Sutherland digitized the materials as part of her capstone project with the goal of creating a permanent digital archive. “I’ve learned all the things that go into creating an archive and a digital archive,” she says. “The more I learn, the more it teaches me what I don’t know.”
That also goes for Black Canadian history, says Sutherland, who adds that Canadians often don’t know what became of the people who arrived in places like Windsor via the Underground Railroad. “Was everything amazing? Did they face racism and struggle?”
The holes in our knowledge “speak to a larger unknowing,” she says. “This whole thing has been extremely eye-opening to me.”
MacDonald says the history of Windsor’s Emancipation Day is a perfect subject for teaching because it is so multi-faceted. “It’s the story of Canada and the Black diaspora. It’s the story of English and French, and the story of Canada and the U.S. It’s the story of two cities.”
Black families were often divided between Detroit and Windsor with cousins walking across the frozen Detroit River in winter and holding large family get-togethers at Emancipation Day events in the summer. A Detroit historian, Kimberly Simmons, has spent more than a decade trying to get the Detroit River declared a UNESCO World Heritage site for the role it played in the underground railroad.
Meanwhile Sutherland, MacDonald and Gray continue to move forward on their Windsor projects. The teaser for Gray’s documentary debuted last summer at Emancipation Day. MacDonald is working with local Black educators, members of Windsor’s Black historical society and the Ontario Black History Society to produce lesson plans. And Sutherland has produced a digital archive feasibility report as her capstone project in museum studies.
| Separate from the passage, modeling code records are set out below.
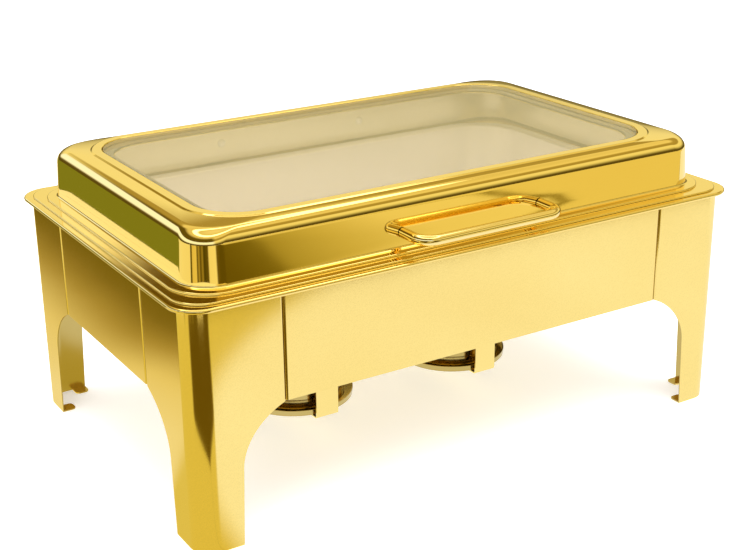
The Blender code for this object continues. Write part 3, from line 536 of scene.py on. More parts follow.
    @staticmethod
    def box(low: Point, high: Point) -> bpy.types.Object:
        """A block between two corners, for cutting with.

        Args:
            low: Its lowest corner.
            high: Its highest corner.

        Returns:
            The block.
        """
        Bench.clear()
        centre = [(a + b) / 2 for a, b in zip(low, high)]
        bpy.ops.mesh.primitive_cube_add(size=1.0, location=centre)
        piece = bpy.context.object
        piece.scale = [b - a for a, b in zip(low, high)]
        return Bench.settle(piece)

    @staticmethod
    def combine(piece: bpy.types.Object, tool: bpy.types.Object, operation: str) -> None:
        """Cuts or joins a piece with a tool, which is used up.

        Args:
            piece: The piece to change.
            tool: The piece that cuts it or joins it.
            operation: DIFFERENCE or UNION.
        """
        Bench.modify(piece, "BOOLEAN", object=tool, operation=operation, solver="EXACT")
        bpy.data.objects.remove(tool, do_unlink=True)

    @staticmethod
    def drill(piece: bpy.types.Object, place: Point, radius: float, depth: float, turn: Point) -> None:
        """Drills a round hole centred on a place.

        Args:
            piece: The piece to drill.
            place: The middle of the hole.
            radius: The hole's radius.
            depth: The drill's length.
            turn: How the drill is turned from upright.
        """
        Bench.clear()
        bpy.ops.mesh.primitive_cylinder_add(
            vertices=40,
            radius=radius,
            depth=depth,
            location=place,
            rotation=turn,
        )
        Bench.combine(piece, Bench.settle(bpy.context.object), "DIFFERENCE")

    @staticmethod
    def arc(centre: Flat, radius: float, start: float, sweep: float, steps: int) -> list[Flat]:
        """Points on an arc, both ends included; angles are in degrees.

        Args:
            centre: The arc's centre.
            radius: Its radius.
            start: The angle that it starts at.
            sweep: How far round it goes, anticlockwise.
            steps: The number of its segments.

        Returns:
            The points in order.
        """
        points = []
        for index in range(steps + 1):
            angle = math.radians(start + sweep * index / steps)
            points.append((centre[0] + radius * math.cos(angle), centre[1] + radius * math.sin(angle)))
        return points


# ------------------------------------------------------------------ shader bench
Value = Union[float, Colour, "Wire"]
Stops = Sequence[tuple[float, Colour]]


class Wire:
    """A shader socket that expressions can be written with."""

    def __init__(self, graph: "Graph", socket: bpy.types.NodeSocket) -> None:
        """Wraps a socket of a graph.

        Args:
            graph: The graph that the socket is in.
            socket: The output socket.
        """
        self.graph = graph
        self.socket = socket

    def __add__(self, other: Value) -> "Wire":
        """The sum."""
        return self.graph.math("ADD", self, other)

    def __radd__(self, other: Value) -> "Wire":
        """The sum, from the right."""
        return self.graph.math("ADD", other, self)

    def __sub__(self, other: Value) -> "Wire":
        """The difference."""
        return self.graph.math("SUBTRACT", self, other)

    def __rsub__(self, other: Value) -> "Wire":
        """The difference, from the right."""
        return self.graph.math("SUBTRACT", other, self)

    def __mul__(self, other: Value) -> "Wire":
        """The product."""
        return self.graph.math("MULTIPLY", self, other)

    def __rmul__(self, other: Value) -> "Wire":
        """The product, from the right."""
        return self.graph.math("MULTIPLY", other, self)


class Graph:
    """A material, or another node tree, under construction."""

    def __init__(self, name: str, tree: Optional[bpy.types.NodeTree] = None) -> None:
        """Starts an empty material, or empties the tree that is given.

        Args:
            name: The new material's name.
            tree: A tree to fill instead of a new material's.
        """
        self.material: Optional[bpy.types.Material] = None
        if tree is None:
            self.material = bpy.data.materials.new(name)
            self.material.use_nodes = True
            tree = self.material.node_tree
        self.tree = tree
        self.tree.nodes.clear()

    def node(
        self,
        kind: str,
        settings: Optional[dict[str, object]] = None,
        sockets: Optional[dict[Union[int, str], object]] = None,
    ) -> bpy.types.Node:
        """Adds a node.

        Args:
            kind: Its type without the ShaderNode prefix.
            settings: Its properties, and stops for a ramp.
            sockets: Values or wires for its inputs, by name or number.

        Returns:
            The node.
        """
        node = self.tree.nodes.new("ShaderNode" + kind)
        for key, value in (settings or {}).items():
            if key == "stops":
                self.set_stops(node.color_ramp, value)
            else:
                setattr(node, key, value)
        for key, value in (sockets or {}).items():
            target = node.inputs[key]
            if isinstance(value, Wire):
                self.tree.links.new(value.socket, target)
            elif isinstance(value, tuple) and target.type == "RGBA":
                target.default_value = (*value, 1.0)
            else:
                target.default_value = value
        return node

    @staticmethod
    def set_stops(ramp: bpy.types.ColorRamp, stops: Stops) -> None:
        """Gives a ramp these stops.

        Args:
            ramp: The ramp to fill.
            stops: Each stop's place and colour, in order.
        """
        while len(ramp.elements) > 1:
            ramp.elements.remove(ramp.elements[-1])
        for index, (position, colour) in enumerate(stops):
            stop = ramp.elements[0] if index == 0 else ramp.elements.new(position)
            stop.position = position
            stop.color = (*colour, 1.0)

    def wire(self, node: bpy.types.Node, output: Union[int, str] = 0) -> Wire:
        """One output of a node."""
        return Wire(self, node.outputs[output])

    def math(self, operation: str, first: Value, second: Value = 0.0) -> Wire:
        """A Math node on two values."""
        return self.wire(self.node("Math", {"operation": operation}, {0: first, 1: second}))

    def reach(self, across: Wire, along: Wire) -> Wire:
        """The distance that two offsets make."""
        return self.math("SQRT", across * across + along * along)

    def place(self, scale: Point = (1.0, 1.0, 1.0), turn: Point = UPRIGHT) -> Wire:
        """The object's own coordinates, in metres where they aren't scaled.

        Args:
            scale: What each coordinate is multiplied by.
            turn: How they are turned, in radians.

        Returns:
            The coordinates.
        """
        source = self.wire(self.node("TexCoord"), "Object")
        sockets = {"Vector": source, "Scale": scale, "Rotation": turn}
        return self.wire(self.node("Mapping", None, sockets))

    def noise(self, place: Wire, scale: float, detail: float = 2.0, roughness: float = 0.5) -> Wire:
        """Cloudy noise, about 0.5 on average.

        Args:
            place: The coordinates.
            scale: How many clouds there are in a metre.
            detail: How many finer layers it has.
            roughness: How strong the finer layers are.

        Returns:
            The noise's value.
        """
        sockets = {"Vector": place, "Scale": scale, "Detail": detail, "Roughness": roughness}
        return self.wire(self.node("TexNoise", None, sockets))

    def span(self, value: Value, low: float, high: float, start: float = 0.0, end: float = 1.0) -> Wire:
        """Maps low..high smoothly to start..end.

        Args:
            value: The value to map.
            low: Where the change begins.
            high: Where it is complete.
            start: The result at low.
            end: The result at high.

        Returns:
            The mapped value.
        """
        sockets = {"Value": value, "From Min": low, "From Max": high, "To Min": start, "To Max": end}
        return self.wire(self.node("MapRange", {"interpolation_type": "SMOOTHSTEP"}, sockets))

    def mix(self, share: Value, first: Value, second: Value) -> Wire:
        """Blends two colours.

        Args:
            share: The second colour's share.
            first: The first colour.
            second: The second colour.

        Returns:
            The blend.
        """
        node = self.node("Mix", {"data_type": "RGBA"}, {0: share, 6: first, 7: second})
        return Wire(self, node.outputs[2])

    def ramp(self, value: Wire, stops: Stops) -> Wire:
        """A colour ramp."""
        return self.wire(self.node("ValToRGB", {"stops": stops}, {"Fac": value}))

    def bump(self, height: Wire, distance: float, under: Optional[Wire] = None) -> Wire:
        """A bump on the surface, or on another bump.

        Args:
            height: The height that the bump follows.
            distance: The bump's depth, in metres.
            under: A bump that this one lies on.

        Returns:
            The normal.
        """
        sockets: dict[str, Value] = {"Height": height, "Distance": distance, "Strength": 1.0}
        if under is not None:
            sockets["Normal"] = under
        return self.wire(self.node("Bump", None, sockets))

    def output(self, shader: Wire, kind: str = "OutputMaterial") -> Optional[bpy.types.Material]:
        """Ends the tree with this shader."""
        self.node(kind, None, {"Surface": shader})
        return self.material

    def surface(self, kind: str, sockets: dict[str, Value]) -> Optional[bpy.types.Material]:
        """Ends the tree with a shader of this type, set so."""
        return self.output(self.wire(self.node(kind, None, sockets)))


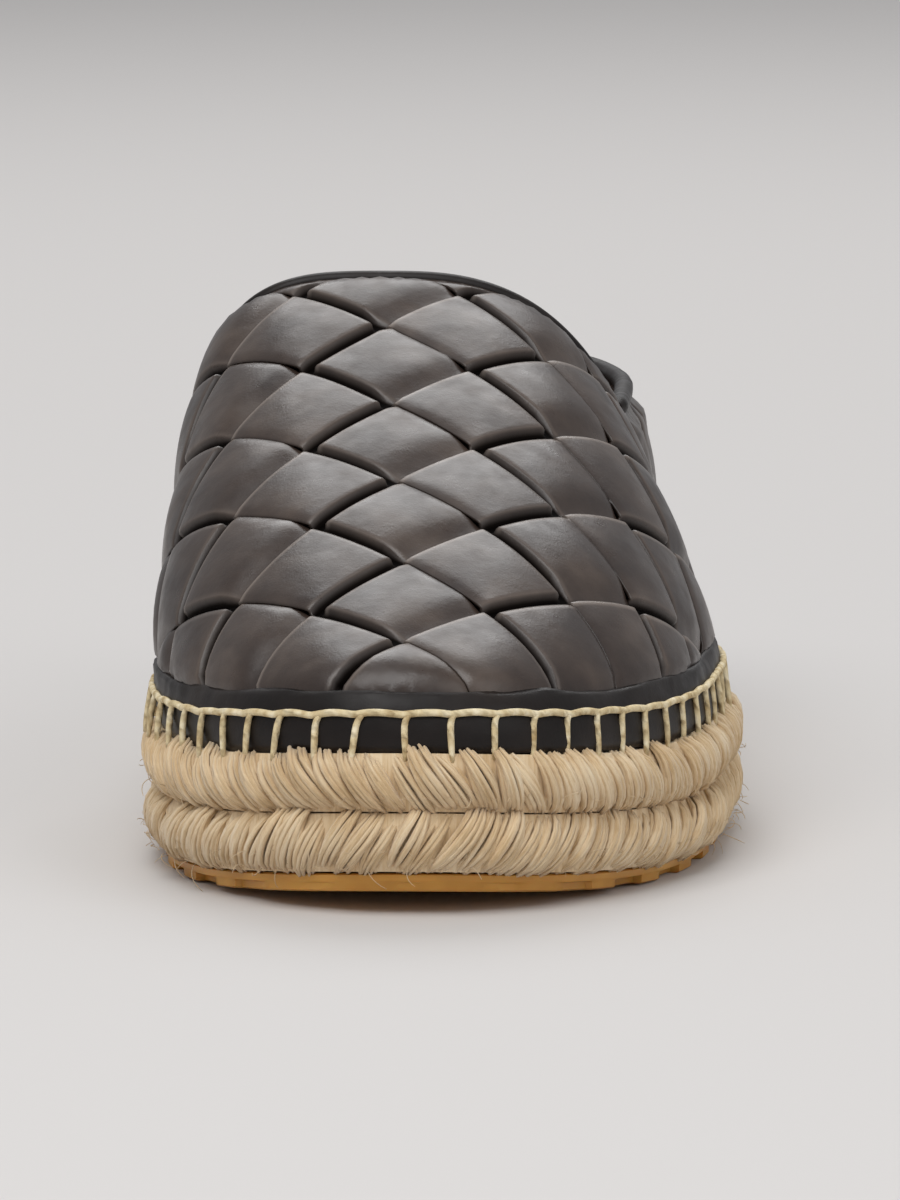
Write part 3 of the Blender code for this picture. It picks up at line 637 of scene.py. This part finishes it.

In some ways, the work they are doing emulates that done almost a century ago by Windsor citizens. In 1932, they, too, decided that they wanted to build up their small Emancipation Day celebrations into a much bigger event – and eventually turned their vision into reality.
Despite COVID-19, the work behind the scenes on bringing Emancipation Day to a wider audience continues. “We’re now trying to seek out and establish viable and more stable sources of funding,” Sutherland says.